At the FCC-ee we have experimental precision tag in the ${sin}^2{\vartheta }_W^{\mathrm{eff}}$ measurement of the order of $5\times {10}^{-6}$, which means more than a thirty-fold improvement with respect to the current precision of $1.6\times {10}^{-4}$. This is due to a factor of several hundred improvement on statistical errors and because of a considerable improvement in particle identification and vertexing. In order to provide theoretical predictions for the considered asymmetries with sufficiently small uncertainties which would not spoil the precision of the future experiments besides the complete 1-loop EW radiative corrections presented here we need:

• higher order pure QED corrections preferably with resummation;
• higher order (electro)weak corrections;
• taking into account perturbative and nonperturbative quantum chromodynamics (QCD) effects in RCs;
• Monte Carlo event generators and integrators which ensure the required technical precision.

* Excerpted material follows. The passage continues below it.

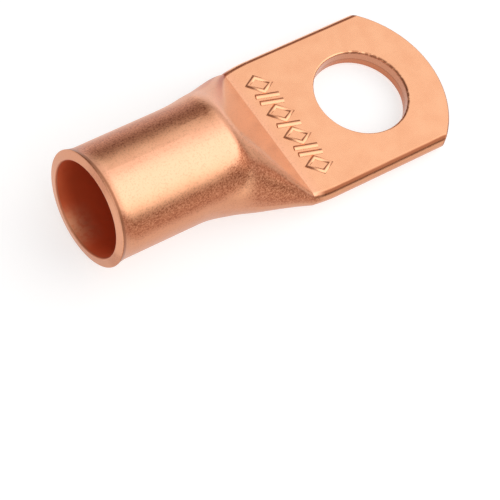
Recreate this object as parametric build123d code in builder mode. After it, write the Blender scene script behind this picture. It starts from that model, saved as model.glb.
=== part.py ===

Challenges in calculations of higher order QED effects for FCC-ee were discussed in Ref. [32]. The complete two-loop electroweak corrections in the vicinity of the Z boson peak have been presented in [33]. More details on challenges for high-precision theoretical calculations for future $e^{+}{e}^{-}$ colliders can be found in [34,35].